Task to complete:
Below are several records. Retype exactly those lines running from the one with "Write the build123d" through the one with "BEND_SHARE = 0.45", end lines included, and no others.

Source data:
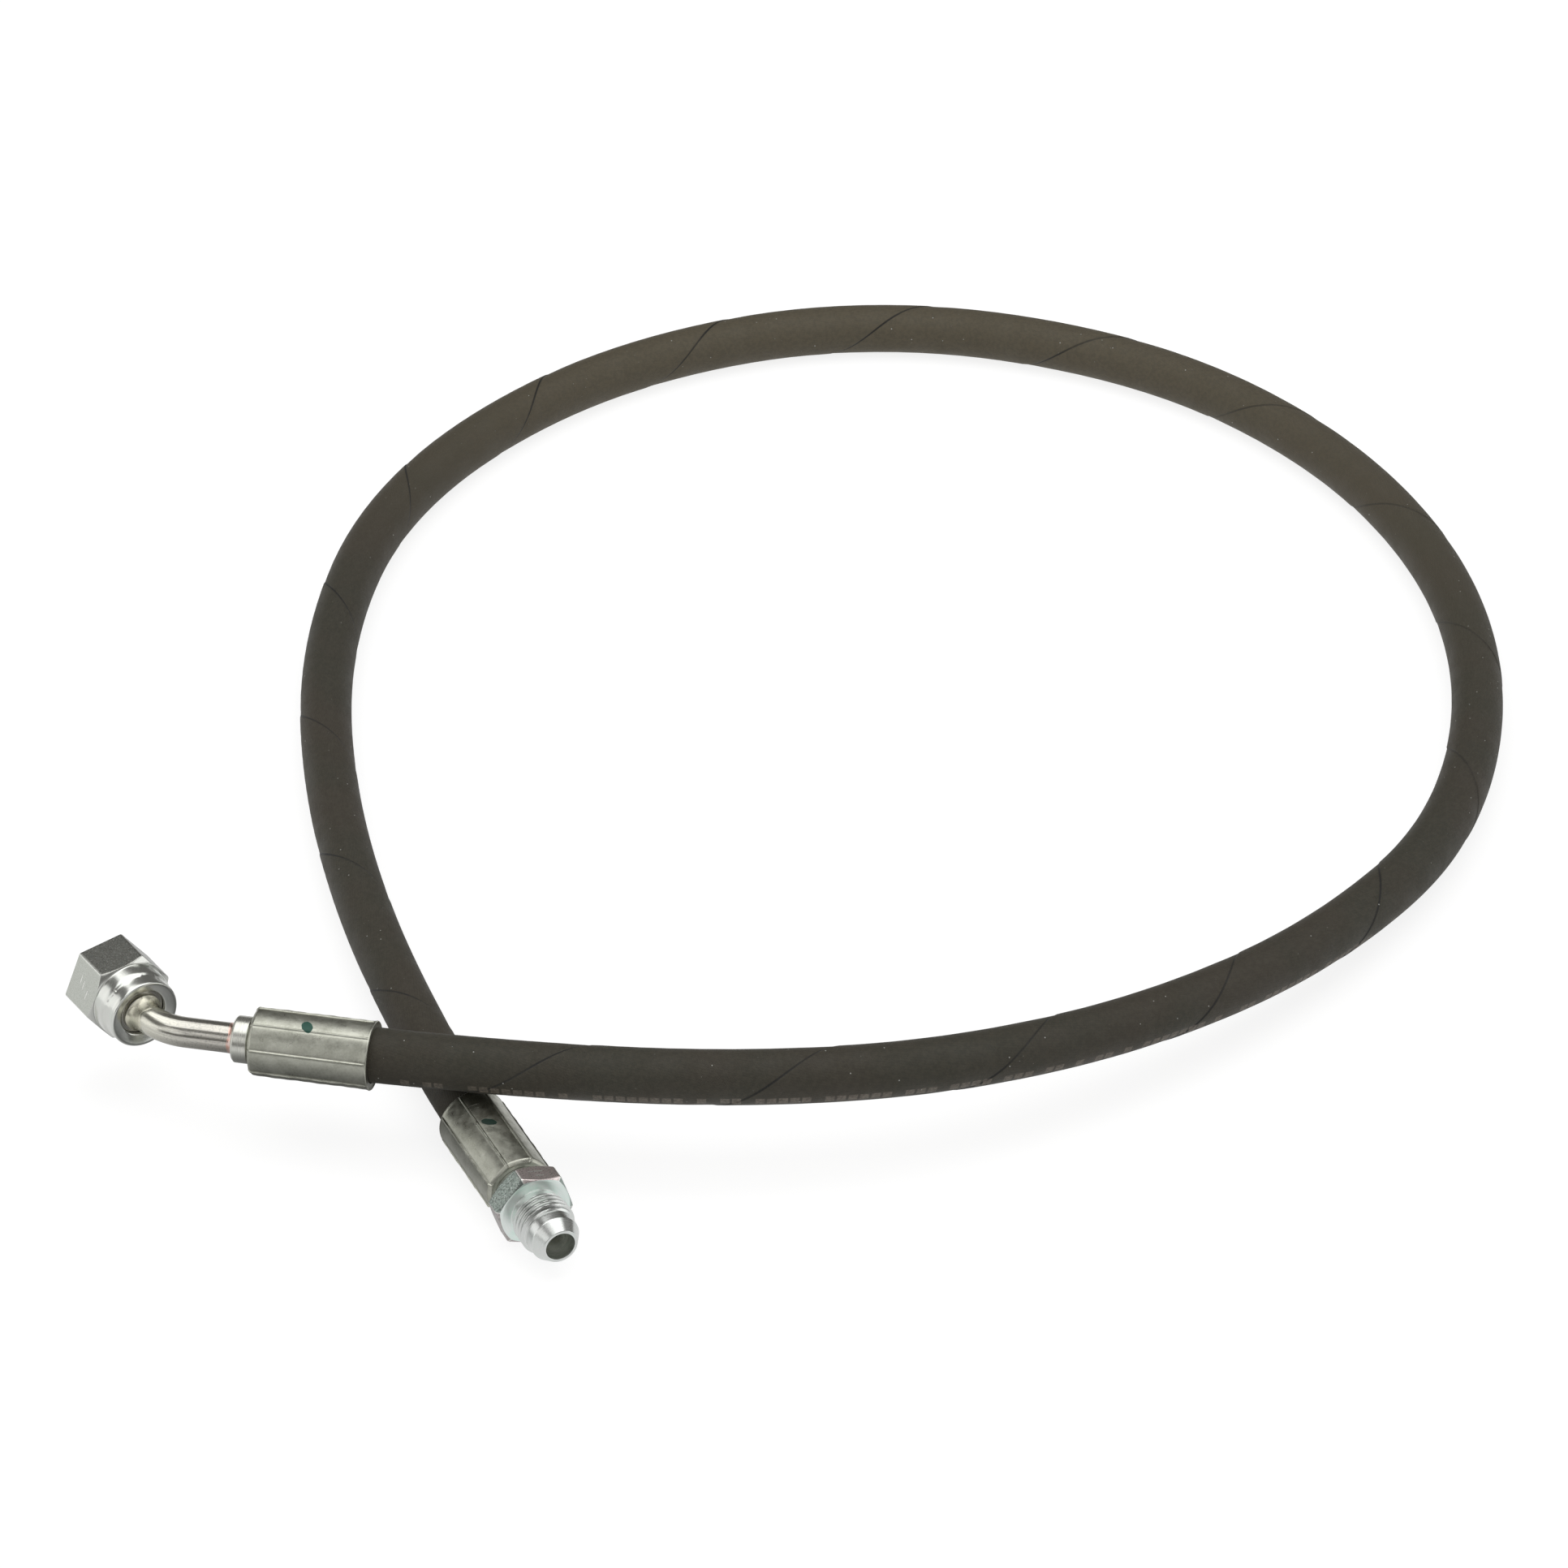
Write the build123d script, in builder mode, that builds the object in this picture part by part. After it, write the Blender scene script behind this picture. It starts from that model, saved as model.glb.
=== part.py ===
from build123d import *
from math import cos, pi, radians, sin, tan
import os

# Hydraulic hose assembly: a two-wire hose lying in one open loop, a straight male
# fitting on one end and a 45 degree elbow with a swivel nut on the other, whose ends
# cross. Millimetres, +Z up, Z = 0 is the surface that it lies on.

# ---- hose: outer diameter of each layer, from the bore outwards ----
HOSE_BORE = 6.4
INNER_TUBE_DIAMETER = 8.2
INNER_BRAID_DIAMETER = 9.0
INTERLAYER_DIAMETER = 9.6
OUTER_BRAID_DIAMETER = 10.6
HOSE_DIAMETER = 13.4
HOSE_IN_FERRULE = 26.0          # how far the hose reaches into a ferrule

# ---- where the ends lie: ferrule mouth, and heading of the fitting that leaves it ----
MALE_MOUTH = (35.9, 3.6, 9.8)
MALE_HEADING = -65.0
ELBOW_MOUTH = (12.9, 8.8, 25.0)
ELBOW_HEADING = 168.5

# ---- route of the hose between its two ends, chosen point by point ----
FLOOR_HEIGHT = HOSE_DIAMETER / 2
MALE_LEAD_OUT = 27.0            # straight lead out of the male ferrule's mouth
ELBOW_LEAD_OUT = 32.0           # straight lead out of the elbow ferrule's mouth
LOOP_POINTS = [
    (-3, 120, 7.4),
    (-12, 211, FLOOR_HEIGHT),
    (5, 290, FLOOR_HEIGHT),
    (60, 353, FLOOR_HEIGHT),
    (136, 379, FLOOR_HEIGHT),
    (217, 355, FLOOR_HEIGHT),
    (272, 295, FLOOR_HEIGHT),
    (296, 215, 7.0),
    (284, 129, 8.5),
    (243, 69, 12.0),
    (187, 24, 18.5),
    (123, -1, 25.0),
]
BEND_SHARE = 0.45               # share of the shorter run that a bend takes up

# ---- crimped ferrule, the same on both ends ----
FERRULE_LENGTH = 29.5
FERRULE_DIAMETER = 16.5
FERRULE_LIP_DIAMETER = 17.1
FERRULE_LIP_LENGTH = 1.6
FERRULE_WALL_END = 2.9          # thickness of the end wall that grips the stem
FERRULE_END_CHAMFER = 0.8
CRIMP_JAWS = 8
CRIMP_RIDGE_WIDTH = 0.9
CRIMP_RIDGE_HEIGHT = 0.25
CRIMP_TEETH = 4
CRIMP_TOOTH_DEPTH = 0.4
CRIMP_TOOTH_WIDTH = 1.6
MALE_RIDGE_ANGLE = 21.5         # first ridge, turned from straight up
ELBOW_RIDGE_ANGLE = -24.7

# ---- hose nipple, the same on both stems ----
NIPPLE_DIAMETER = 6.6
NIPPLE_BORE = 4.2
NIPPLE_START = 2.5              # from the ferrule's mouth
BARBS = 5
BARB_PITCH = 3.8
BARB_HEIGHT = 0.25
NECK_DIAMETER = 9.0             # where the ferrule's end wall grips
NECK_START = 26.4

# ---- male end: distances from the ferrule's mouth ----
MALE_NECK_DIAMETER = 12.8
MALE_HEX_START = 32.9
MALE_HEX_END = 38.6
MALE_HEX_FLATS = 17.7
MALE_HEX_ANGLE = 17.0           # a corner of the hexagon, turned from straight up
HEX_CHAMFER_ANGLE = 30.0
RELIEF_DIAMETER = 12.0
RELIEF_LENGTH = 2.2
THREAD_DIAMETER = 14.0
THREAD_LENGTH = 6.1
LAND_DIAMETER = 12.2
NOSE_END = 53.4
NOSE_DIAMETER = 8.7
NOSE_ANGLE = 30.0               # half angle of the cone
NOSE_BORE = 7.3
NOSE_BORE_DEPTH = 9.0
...
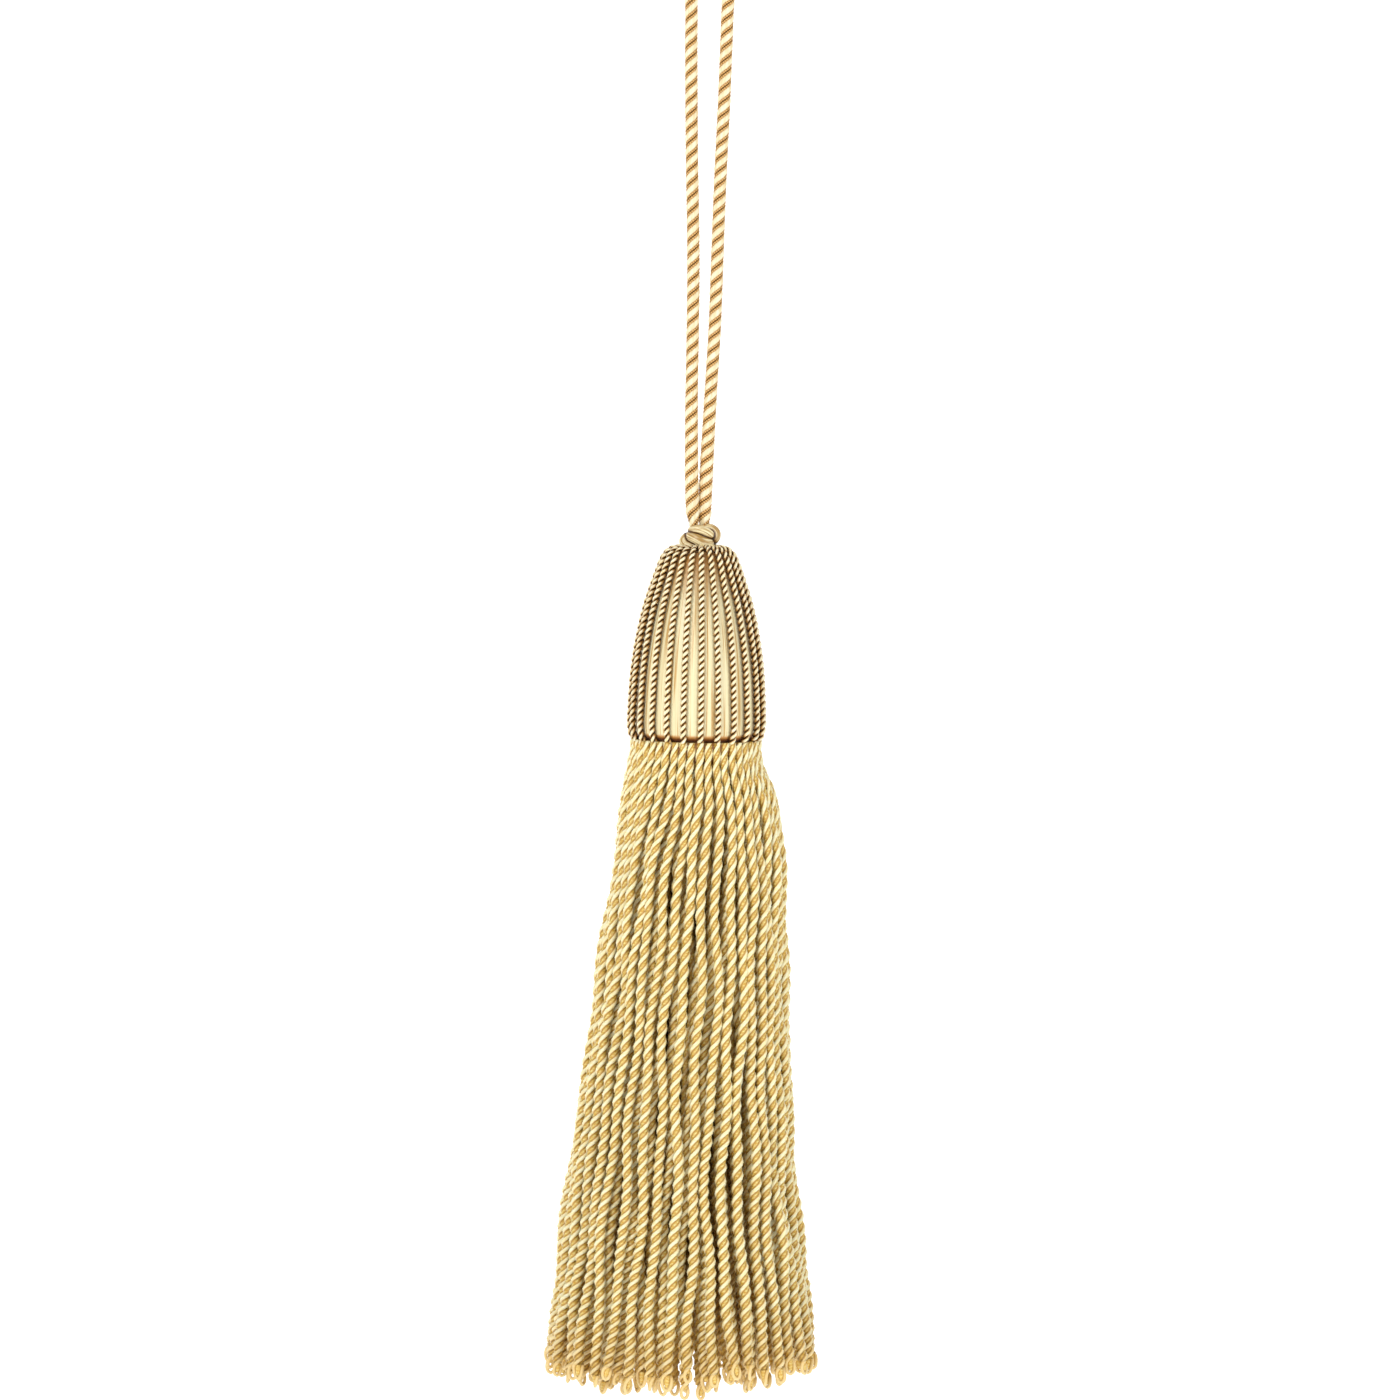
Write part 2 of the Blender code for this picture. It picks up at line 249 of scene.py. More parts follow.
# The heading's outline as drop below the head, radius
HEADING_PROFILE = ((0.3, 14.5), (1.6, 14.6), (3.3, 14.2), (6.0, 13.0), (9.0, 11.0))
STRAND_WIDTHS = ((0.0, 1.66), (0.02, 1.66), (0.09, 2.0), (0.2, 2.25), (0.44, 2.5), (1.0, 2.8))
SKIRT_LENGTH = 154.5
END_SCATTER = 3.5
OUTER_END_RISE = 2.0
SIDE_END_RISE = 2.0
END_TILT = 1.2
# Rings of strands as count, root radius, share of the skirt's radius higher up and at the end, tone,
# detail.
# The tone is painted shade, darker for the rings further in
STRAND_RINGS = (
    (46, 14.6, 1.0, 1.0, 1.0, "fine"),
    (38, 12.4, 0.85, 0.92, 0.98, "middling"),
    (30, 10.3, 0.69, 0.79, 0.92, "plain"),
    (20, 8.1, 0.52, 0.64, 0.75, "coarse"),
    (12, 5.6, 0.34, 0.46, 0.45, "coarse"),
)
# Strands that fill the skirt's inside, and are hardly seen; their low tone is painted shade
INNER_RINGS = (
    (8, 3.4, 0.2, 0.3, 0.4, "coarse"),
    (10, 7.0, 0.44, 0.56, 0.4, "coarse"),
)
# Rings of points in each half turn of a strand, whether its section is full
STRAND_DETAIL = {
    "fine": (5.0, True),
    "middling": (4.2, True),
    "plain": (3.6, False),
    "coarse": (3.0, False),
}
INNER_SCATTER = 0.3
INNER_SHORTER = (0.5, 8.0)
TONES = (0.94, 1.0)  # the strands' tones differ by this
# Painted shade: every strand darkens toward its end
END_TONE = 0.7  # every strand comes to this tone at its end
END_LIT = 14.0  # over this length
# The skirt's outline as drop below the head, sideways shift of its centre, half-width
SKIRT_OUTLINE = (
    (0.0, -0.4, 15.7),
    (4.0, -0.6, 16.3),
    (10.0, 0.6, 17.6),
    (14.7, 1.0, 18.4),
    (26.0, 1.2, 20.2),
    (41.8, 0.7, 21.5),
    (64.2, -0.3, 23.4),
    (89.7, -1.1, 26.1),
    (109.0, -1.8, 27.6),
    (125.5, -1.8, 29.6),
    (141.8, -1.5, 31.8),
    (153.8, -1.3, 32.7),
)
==
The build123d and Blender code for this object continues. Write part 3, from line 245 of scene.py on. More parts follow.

Result of the task:
Write the build123d script, in builder mode, that builds the object in this picture part by part. After it, write the Blender scene script behind this picture. It starts from that model, saved as model.glb.
=== part.py ===
from build123d import *
from math import cos, pi, radians, sin, tan
import os

# Hydraulic hose assembly: a two-wire hose lying in one open loop, a straight male
# fitting on one end and a 45 degree elbow with a swivel nut on the other, whose ends
# cross. Millimetres, +Z up, Z = 0 is the surface that it lies on.

# ---- hose: outer diameter of each layer, from the bore outwards ----
HOSE_BORE = 6.4
INNER_TUBE_DIAMETER = 8.2
INNER_BRAID_DIAMETER = 9.0
INTERLAYER_DIAMETER = 9.6
OUTER_BRAID_DIAMETER = 10.6
HOSE_DIAMETER = 13.4
HOSE_IN_FERRULE = 26.0          # how far the hose reaches into a ferrule

# ---- where the ends lie: ferrule mouth, and heading of the fitting that leaves it ----
MALE_MOUTH = (35.9, 3.6, 9.8)
MALE_HEADING = -65.0
ELBOW_MOUTH = (12.9, 8.8, 25.0)
ELBOW_HEADING = 168.5

# ---- route of the hose between its two ends, chosen point by point ----
FLOOR_HEIGHT = HOSE_DIAMETER / 2
MALE_LEAD_OUT = 27.0            # straight lead out of the male ferrule's mouth
ELBOW_LEAD_OUT = 32.0           # straight lead out of the elbow ferrule's mouth
LOOP_POINTS = [
    (-3, 120, 7.4),
    (-12, 211, FLOOR_HEIGHT),
    (5, 290, FLOOR_HEIGHT),
    (60, 353, FLOOR_HEIGHT),
    (136, 379, FLOOR_HEIGHT),
    (217, 355, FLOOR_HEIGHT),
    (272, 295, FLOOR_HEIGHT),
    (296, 215, 7.0),
    (284, 129, 8.5),
    (243, 69, 12.0),
    (187, 24, 18.5),
    (123, -1, 25.0),
]
BEND_SHARE = 0.45               # share of the shorter run that a bend takes up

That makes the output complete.